Movie posters formerly used a great deal of illustration. Artists like Bob Peak and Drew Struzan put out a lot of great movie posters throughout the 1970s and the 1980s. Lots of classic movies featured illustrative paintings.

Today, we just have Photoshopped close up photographs of one actor's melon. Or we have a Photoshopped collage of actor heads. Most movie posters today are forgettable shit. Many are already designed for the tiny DVD/Blu-ray case cover rather than the 27" X 41" one sheet format.

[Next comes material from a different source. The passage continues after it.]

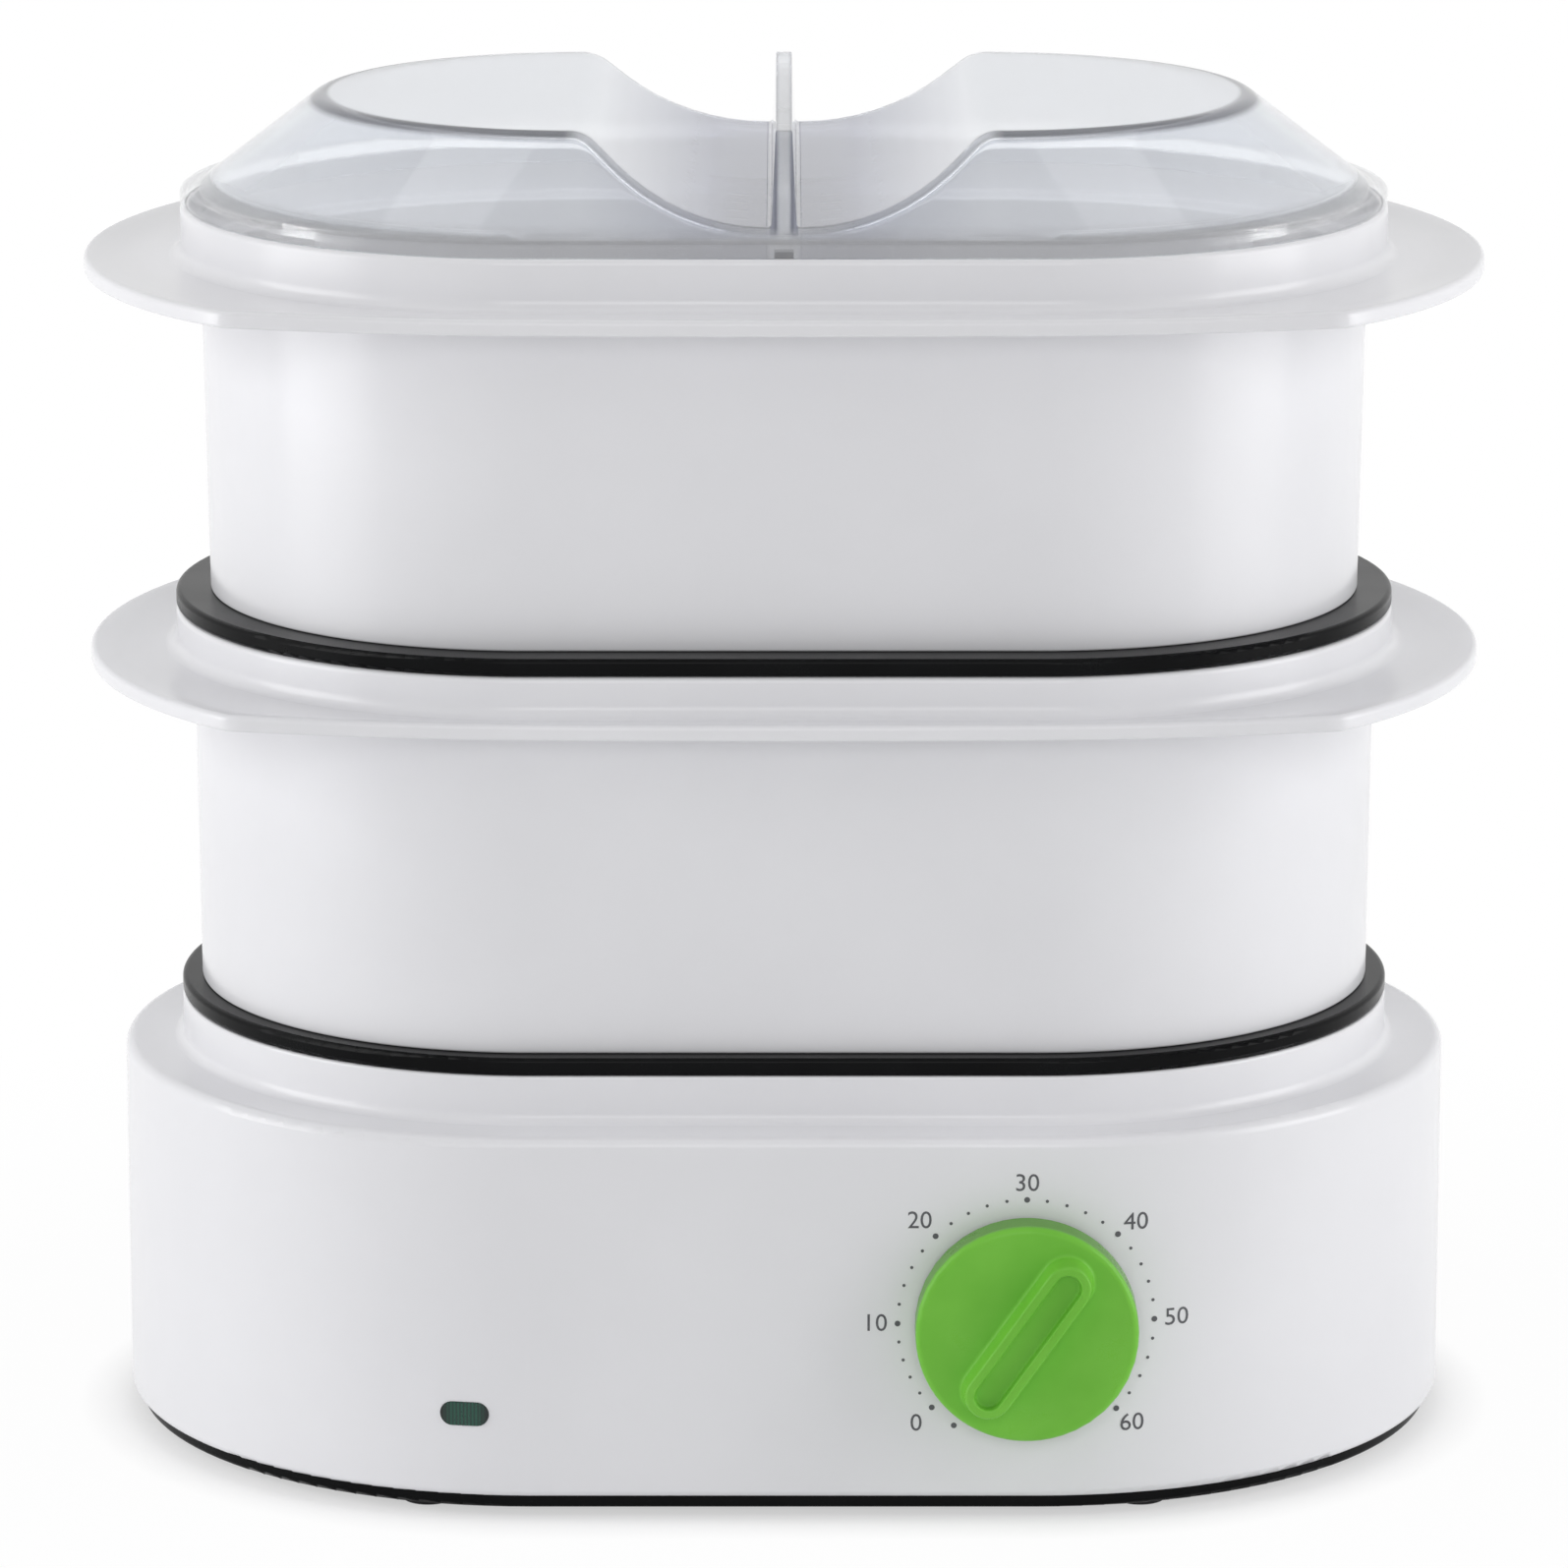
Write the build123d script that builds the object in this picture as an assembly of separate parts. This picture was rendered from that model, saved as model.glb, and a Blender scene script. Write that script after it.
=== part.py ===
from build123d import *
from math import cos, hypot, pi, radians, sin, sqrt
import os

os.makedirs("parts", exist_ok=True)

# Electric food steamer. Millimetres, +Z up, front towards -Y. The shapes are drawn round the middle
# of the oval and then moved back by frame_shift, so the origin lies under the middle of the whole.
# Every wall is an oval: two straight sides of length 2 * half_straight closed by half circles.
# A section is drawn as (radius, height, corner radius), where radius is the distance from the
# middle line of the oval, and is carried round the oval.

# ---- driving dimensions ----
half_straight = 63.3        # half the length of an oval's straight side
fit_gap = 0.3               # between faces of different bodies
snug_gap = 0.1              # between round faces held in one body
running_gap = 0.05          # shaft in its bearing
over = 1.0                  # how far a cutting shape runs past what it cuts
root = 0.5                  # how far a boss or web reaches into the wall that carries it

# base housing
base_radius = 107.2
base_wall = 2.8
base_bottom = 6.0
base_shoulder = 99.0
base_edge_fillet = 2.0
shoulder_fillet = 2.5
housing_lip_width = 3.1
housing_lip_height = 2.5
housing_lip_fillet = 1.2

# collars and the black rims that stand on them
collar_radius = 92.3
collar_wall = 2.5
collar_root_fillet = 2.5
collar_edge_fillet = 0.8
base_collar_height = 12.0
rim_height = 4.5
rim_fillet = 1.2

# baskets
tier_pitch = 101.7
basket_wall = 2.2
lower_foot_radius = 87.2
lower_neck_radius = 87.9
upper_foot_radius = 83.4
upper_neck_radius = 84.7
upper_collar_radius = 89.7
upper_collar_height = 12.9
lower_collar_height = 10.0
upper_flange_drop = 1.1
ledge_drop = 1.3
ledge_fillet = 0.8
foot_edge_fillet = 0.6
neck_web = 1.0
neck_gap = 0.2

# handle flanges: two wide arcs and two end arcs with rounded corners
flange_half_width = 177.5
flange_half_depth = 102.0
flange_side_radius = 1500.0
flange_end_radius = 134.0
flange_corner_radius = 36.0
flange_plate = 2.4
flange_lip_height = 4.1
flange_lip_width = 2.6
flange_edge_fillet = 1.0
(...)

I think the marketing arms of movie studios just have guys pump out about 40 or so movie poster comps. They focus group the hell out of it and then committee it to death so they can boil the poster concept down to the most safe and forgettable design possible. The days of an art director hiring an illustrator and having him create something pretty cool looking seem to be over. Now it's just cut and paste bullshit. Formulaic, assembly line garbage. It's about as far from "art" as it gets. The boring nature of contemporary movie posters reminds me of how so many cars look anger inspiring boring. Design by committee often just sucks. The results are almost always safe, forgettable bullshit.

Same goes for the type. Whatever fonts come bundled in an Adobe Creative Suite will often be used, with Trajan at the top of the list.

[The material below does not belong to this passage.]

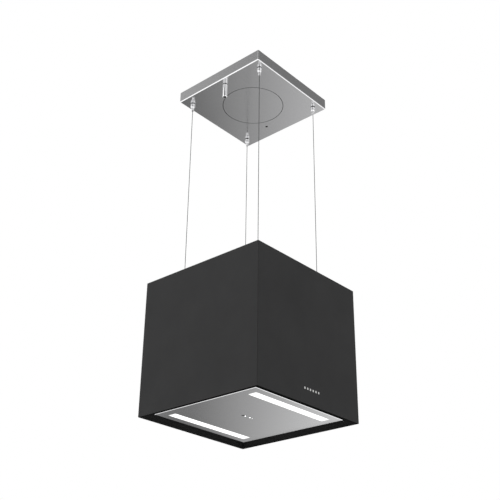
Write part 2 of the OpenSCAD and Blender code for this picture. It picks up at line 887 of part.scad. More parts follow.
module charcoal_filters() {
    left_seat = ring_face;
    right_seat = motor_end + grommet_top;
    color(dark_plastic) at_blower() {
        translate([right_seat, 0, 0]) axis_x() charcoal_filter();
        mirror([1, 0, 0]) translate([left_seat, 0, 0]) axis_x() charcoal_filter();
    }
}

module capacitor() {
    crimp = 3;
    crimp_h = 4;
    color(white_plastic) in_hood() translate([capacitor_x, capacitor_y, top_under - capacitor_h]) {
        cylinder(r = capacitor_r, h = capacitor_h, $fn = coarse);
        translate([0, 0, -crimp_h]) cylinder(r = capacitor_r - crimp, h = crimp_h, $fn = coarse);
    }
}

// ---- Electronics ----

module electronics_box() {
    wall = 2;
    color(white_plastic) in_hood() translate([0, box_y, top_under - box_h]) difference() {
        linear_extrude(box_h) rounded_rect([box_l, box_w], 4);
        block([box_l - 2 * wall, box_w - 2 * wall, box_h], [0, 0, -wall]);
        for (s = [-1, 1]) translate([s * box_l / 2, 0, box_h / 2]) axis_x()
            cylinder(r = 6, h = 4 * wall, center = true, $fn = coarse);
    }
}

module electronics_lid() {
    color(white_plastic) in_hood() translate([0, box_y, top_under - box_h]) {
        translate([0, 0, -2]) linear_extrude(2) rounded_rect([box_l, box_w], 4);
        difference() {
            block([box_l - 5, box_w - 5, 3]);
            block([box_l - 9, box_w - 9, 3 + 2 * over], [0, 0, -over]);
        }
    }
}

module control_board() {
    board_t = 1.6;
    board_z = top_under - 10;
    under = board_z - board_t;
    transformer = [34, 28, 22];
    relay = [12, 24, 14];
    relay_pitch = 16;
    terminal_row = [60, 10, 10];
    can_r = 6;
    can_h = 18;
    color(board_green) in_hood() translate([0, box_y, 0]) {
        for (i = [-1, 1], j = [-1, 1])
            translate([i * (box_l / 2 - 14), j * (box_w / 2 - 14), board_z]) cylinder(r = 3, h = 8, $fn = coarse);
        block([box_l - 14, box_w - 14, board_t], [0, 0, under]);
        block(transformer, [-38, 8, under - transformer[2]]);
        for (i = [0:2]) block(relay, [2 + i * relay_pitch, 14, under - relay[2]]);
        block(terminal_row, [20, -26, under - terminal_row[2]]);
        for (i = [0, 1]) translate([-50 + i * 3 * can_r, -24, under - can_h])
            cylinder(r = can_r, h = can_h, $fn = coarse);
    }
}

// ---- Filters ----

// Both filter bays: side is -1 for the left one and 1 for the right one.
module filter_plate() {
    low = plate_z;
    front = -filter_l / 2 - tongue_out - loose_gap - 4;
    color(steel) in_hood() {
        difference() {
            block([plate_w, plate_w, plate_t], [0, 0, low]);
            for (side = [-1, 1])
                block(
                    [filter_w - 2 * filter_bar, filter_l - 2 * filter_bar, plate_t + 2 * over],
                    [side * filter_x, 0, low - over]
                );
        }
        for (side = [-1, 1]) translate([side * filter_x, 0, 0]) {
            rear_rail();
            translate([0, front, 0]) front_rail();
        }
    }
}

// The rear of a filter rests on this lip.
module rear_rail() {
    rear = filter_l / 2 + loose_gap;
    translate([0, rear, 0]) along_x(filter_w - 20) union() {
        translate([0, filter_z - rail_t]) square([rail_t, plate_z - filter_z + rail_t]);
        translate([-rail_lip, filter_z - rail_t]) square([rail_lip + rail_t, rail_t]);
    }
}

// The latch tongue rests on this lip.
module front_rail() {
    along_x(pocket_w) union() {
        translate([-rail_t, tongue_z - rail_t]) square([rail_t, plate_z - tongue_z + rail_t]);
        translate([-rail_t, tongue_z - rail_t]) square([rail_lip + rail_t, rail_t]);
    }
}

// Frame of one grease filter: a folded channel with the open pocket for its latch at the front.
module grease_filter(side) {
    front = -filter_l / 2;
    opening = [filter_w - 2 * filter_bar, filter_l - 2 * filter_bar];
    color(steel) in_hood() translate([side * filter_x, 0, filter_z]) difference() {
        union() {
            difference() {
                linear_extrude(filter_h) rounded_rect([filter_w, filter_l], 4);
                block([opening[0], opening[1], filter_h + 2 * over], [0, 0, -over]);
                block([filter_w - 2 * channel_t, filter_l - 2 * channel_t, filter_h - 2 * channel_t], [0, 0, channel_t]);
            }
            block([pocket_w, pocket_l, filter_h], [0, front + pocket_l / 2, 0]);
        }
        block(
            [tongue_w + 10, pocket_l - 2 * pocket_wall, filter_h - channel_t + over],
            [0, front + pocket_l / 2, -over]
        );
        block([tongue_w + 1, 2 * pocket_wall, tongue_t + 0.6], [0, front + pocket_wall / 2, tongue_rise - 0.3]);
    }
}

module grease_filter_left() {
    grease_filter(-1);
}

module grease_filter_right() {
    grease_filter(1);
}

// One layer of the filter mesh: slanting strands, left out where the latch pocket is.
module mesh_layer(lean) {
    wide = filter_w - 2 * filter_bar + 2 * mesh_hold;
    long = filter_l - 2 * filter_bar + 2 * mesh_hold;
    strand = 1.4;
    step = mesh_pitch * sqrt(2);
    reach = ceil((wide + long) / 2 / step);
    intersection() {
        difference() {
            square([wide, long], center = true);
            translate([0, -filter_l / 2 + pocket_l / 2]) square([pocket_w, pocket_l], center = true);
        }
        union() for (k = [-reach:reach])
            translate([k * step, 0]) rotate(lean) square([strand, 2 * long], center = true);
    }
}

module filter_meshes() {
    layer = filter_h / 2 - channel_t;
    color(bright) in_hood() for (side = [-1, 1]) translate([side * filter_x, 0, filter_z + channel_t]) {
        linear_extrude(layer) mesh_layer(45);
        translate([0, 0, layer]) linear_extrude(layer) mesh_layer(-45);
    }
}

// Spring latch of one filter: a tongue, a plate in the pocket and a tab for the finger.
module filter_latch(side) {
    front = -filter_l / 2;
    back = front + pocket_wall + latch_plate_l;
    color(dark_plastic) in_hood() translate([side * filter_x, 0, 0]) {
        block([tongue_w, back - front + tongue_out, tongue_t], [0, (back + front - tongue_out) / 2, tongue_z]);
        block([tongue_w, tongue_t, tongue_z - filter_z + tab_out], [0, back - tongue_t / 2, filter_z - tab_out]);
    }
}

module filter_latch_left() {
    filter_latch(-1);
}

module filter_latch_right() {
    filter_latch(1);
}

// The spring of each latch lies between its plate and the rear wall of the pocket.
module latch_springs() {
    room = pocket_l - 2 * pocket_wall - latch_plate_l;
    front = -filter_l / 2 + pocket_wall + latch_plate_l;
    color(bright) in_hood() for (side = [-1, 1], s = [-1, 1])
        translate([side * filter_x + s * tongue_w / 4, front + room, tongue_z + tongue_t / 2])
            rotate([90, 0, 0]) coil_spring(1.6, 0.3, 4, room);
}

// ---- Bottom panel ----

// Brackets under the filter plate: two carry the hinge pins, two the magnets.
module panel_brackets() {
    foot_t = 1.5;
    foot = 20;
    hook = catch_z + magnet_h;
    color(zinc) in_hood() for (s = [-1, 1]) translate([s * hinge_x, 0, 0]) {
        translate([0, hinge_y, 0]) difference() {
            union() {
                block([foot, foot, foot_t], [0, 0, plate_z - foot_t]);
                block([bracket_web_t, 2 * hinge_web_half, plate_z - hinge_z], [0, 0, hinge_z]);
                translate([-bracket_web_t / 2, 0, hinge_z]) axis_x()
                    cylinder(r = hinge_web_half, h = bracket_web_t, $fn = coarse);
            }
            translate([-bracket_web_t, 0, hinge_z]) axis_x()
                cylinder(r = pin_r + running_gap / 2, h = 2 * bracket_web_t, $fn = coarse);
        }
        translate([0, catch_y, 0]) {
            block([foot, foot, foot_t], [0, 0, plate_z - foot_t]);
            block([foot, foot, foot_t], [0, 0, hook]);
            block([foot, foot_t, plate_z - hook], [0, foot / 2 - foot_t / 2, hook]);
        }
    }
}

module hinge_pins() {
    half = bracket_web_t / 2 + ear_gap + ear_t + 1.5;
    color(bright) in_hood() for (s = [-1, 1]) translate([s * hinge_x - half, hinge_y, hinge_z]) axis_x() {
        cylinder(r = pin_r, h = 2 * half, $fn = coarse);
        for (z = [-1, 2 * half]) translate([0, 0, z]) cylinder(r = pin_r + 1.5, h = 1, $fn = coarse);
    }
}

module catch_magnets() {
    color(dark_plastic) in_hood() for (s = [-1, 1])
        translate([s * hinge_x, catch_y, catch_z]) cylinder(r = magnet_r, h = magnet_h, $fn = coarse);
}

module catch_keepers() {
    color(zinc) in_hood() for (s = [-1, 1])
        translate([s * hinge_x, catch_y, panel_recess + panel_t]) cylinder(r = keeper_r, h = keeper_h, $fn = coarse);
}

// Steel sheet with its rim folded up, light windows, hinge ears and the small indicator holes.
module bottom_panel() {
    low = panel_recess;
    color(steel) in_hood() {
        difference() {
            translate([0, 0, low]) folded_tray(panel_w, panel_rim, panel_t, panel_edge_r);
            for (s = [-1, 1]) block([light_len, light_w, panel_t + 2 * over], [0, s * light_y, low - over]);
            translate([receiver_x, indicator_y, low]) drill(receiver_r + window_gap, panel_t);
            for (x = status_x) translate([x, indicator_y, low]) drill(status_r + window_gap, panel_t);
        }
        for (s = [-1, 1], side = [-1, 1])
            translate([s * hinge_x + side * (bracket_web_t / 2 + ear_gap + ear_t / 2), hinge_y, 0]) hinge_ear();
    }
}

module hinge_ear() {
    low = panel_recess + panel_t;
    difference() {
        union() {
            block([ear_t, 2 * ear_half, hinge_z - low], [0, 0, low]);
            translate([-ear_t / 2, 0, hinge_z]) axis_x() cylinder(r = ear_half, h = ear_t, $fn = coarse);
        }
        translate([-ear_t, 0, hinge_z]) axis_x()
            cylinder(r = pin_r + running_gap, h = 2 * ear_t, $fn = coarse);
    }
}

module light_housings() {
    color(zinc) in_hood() for (s = [-1, 1]) translate([0, s * light_y, panel_recess + panel_t]) difference() {
        block([light_outer_l, light_outer_w, light_h]);
        block(
            [light_outer_l - 2 * light_wall, light_outer_w - 2 * light_wall, light_h - light_wall + over],
            [0, 0, -over]
        );
        for (i = [-1, 1]) translate([i * light_len / 3, 0, light_h - light_wall]) drill(3, light_wall);
    }
}

module light_boards() {
    board_t = 1.6;
    chips = floor((light_len - chip_pitch / 2) / chip_pitch);
    color(white_plastic) in_hood() for (s = [-1, 1])
        translate([0, s * light_y, panel_recess + panel_t + light_h - light_wall - board_t]) {
            block([light_len, light_w - 14, board_t]);
            for (k = [0:chips - 1]) block([3.5, 2.8, 0.8], [(k - (chips - 1) / 2) * chip_pitch, 0, -0.8]);
        }
}

module light_diffusers() {
    color("white") in_hood() for (s = [-1, 1]) translate([0, s * light_y, panel_recess]) {
        block([light_len - 2 * sheet_side_gap, light_w - 2 * sheet_side_gap, panel_t + diffuser_t]);
        block([light_len + 2 * light_flange, light_w + 2 * light_flange, diffuser_t], [0, 0, panel_t]);
    }
}

// Small board in a frame behind the middle of the panel: infrared receiver and status lights.
module indicator_board() {
    board_t = 1.6;
    frame_h = window_rise + board_t + 3;
    color(board_green) in_hood() translate([board_x, indicator_y, panel_recess + panel_t]) difference() {
        block([60, 22, frame_h]);
        block([56, 18, window_rise + over], [0, 0, -over]);
        block([56, 18, frame_h], [0, 0, window_rise + board_t]);
    }
}

module receiver_window() {
    color(dark_plastic) in_hood() translate([receiver_x, indicator_y, panel_recess])
        cylinder(r = receiver_r, h = panel_t + window_rise, $fn = coarse);
}

module indicator_windows() {
    color("white") in_hood() for (x = status_x)
        translate([x, indicator_y, panel_recess]) cylinder(r = status_r, h = panel_t + window_rise, $fn = coarse);
}

// ---- Drawing ----

ceiling_bracket();
canopy();
disc_seat_ring();
disc_magnets();
cover_disc();
canopy_screw();
gripper_bodies();
gripper_nuts();
gripper_springs();
gripper_nose(0);  // gripper_nose_1
gripper_nose(1);  // gripper_nose_2
gripper_nose(2);  // gripper_nose_3
gripper_nose(3);  // gripper_nose_4
cable_gland();
gland_nut();
supply_terminal();
suspension_wires();
front_panel();
rear_panel();
left_panel();
right_panel();
corner_posts();
top_plate();
casing_screws();
outlet_grille();
wire_anchors();
anchor_nuts();
wire_ferrules();
inlet_gland();
scroll_housing();
scroll_side_plate();
inlet_rings();
impeller();
motor_shaft();
motor();
motor_bracket();
motor_grommets();
charcoal_filters();
capacitor();
electronics_box();
electronics_lid();
control_board();
filter_plate();
grease_filter_left();
grease_filter_right();
filter_meshes();
filter_latch_left();
filter_latch_right();
latch_springs();
panel_brackets();
hinge_pins();
catch_magnets();
catch_keepers();
bottom_panel();
light_housings();
light_boards();
light_diffusers();
indicator_board();
receiver_window();
indicator_windows();
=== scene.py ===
import json
import math

import bpy
from mathutils import Matrix, Vector


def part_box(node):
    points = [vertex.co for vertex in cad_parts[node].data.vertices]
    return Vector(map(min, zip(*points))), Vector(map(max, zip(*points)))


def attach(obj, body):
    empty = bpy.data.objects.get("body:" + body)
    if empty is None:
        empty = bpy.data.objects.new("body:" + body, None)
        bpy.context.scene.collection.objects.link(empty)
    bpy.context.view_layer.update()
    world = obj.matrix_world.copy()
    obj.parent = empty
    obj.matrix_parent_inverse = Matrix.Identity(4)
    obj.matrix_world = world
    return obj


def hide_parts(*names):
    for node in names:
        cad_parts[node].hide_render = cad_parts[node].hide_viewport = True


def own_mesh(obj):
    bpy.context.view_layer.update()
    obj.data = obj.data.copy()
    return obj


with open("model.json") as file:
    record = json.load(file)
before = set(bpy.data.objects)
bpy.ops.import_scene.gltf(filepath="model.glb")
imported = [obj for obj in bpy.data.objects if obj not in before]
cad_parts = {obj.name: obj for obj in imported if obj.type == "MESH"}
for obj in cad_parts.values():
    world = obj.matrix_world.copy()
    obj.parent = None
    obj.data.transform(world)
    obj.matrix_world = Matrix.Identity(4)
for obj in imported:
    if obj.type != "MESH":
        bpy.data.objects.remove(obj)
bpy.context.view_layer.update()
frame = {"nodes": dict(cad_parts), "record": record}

MM = 0.001


# ---------------------------------------------------------------- node helpers

def feed(tree, socket, value):
    """Sets a socket to a value, or links it if the value is itself a socket."""
    if isinstance(value, bpy.types.NodeSocket):
        tree.links.new(value, socket)
    else:
        socket.default_value = value


def add(tree, kind, inputs=None, **settings):
    """A shader node with its settings, and its sockets set or linked."""
    node = tree.nodes.new(kind)
    for name, value in settings.items():
        setattr(node, name, value)
    for name, value in (inputs or {}).items():
        feed(tree, node.inputs[name], value)
    return node


def calc(tree, operation, a, b=0.0, clamp=False):
    """One Math node: its two inputs may be numbers or sockets."""
    return add(tree, "ShaderNodeMath", {0: a, 1: b}, operation=operation, use_clamp=clamp).outputs[0]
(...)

Logos? How often does a movie have an actual logo these days? Rarely if ever. Star Wars, Raiders of the Lost Ark, Apocalypse Now, Back to the Future and even shitty movies like Xanadu had nifty looking logos on their posters. Today we just have type.

Avatar has somewhat unique looking lettering, but I suspect someone just brought up that Papyrus typeface and floated it around before someone finally tweaked it. The Matrix? Crap. It's just Times New Roman fractured up a bit in Adobe Illustrator. The tiny Japanese Katagana characters scrolling vertically in the background are more interesting.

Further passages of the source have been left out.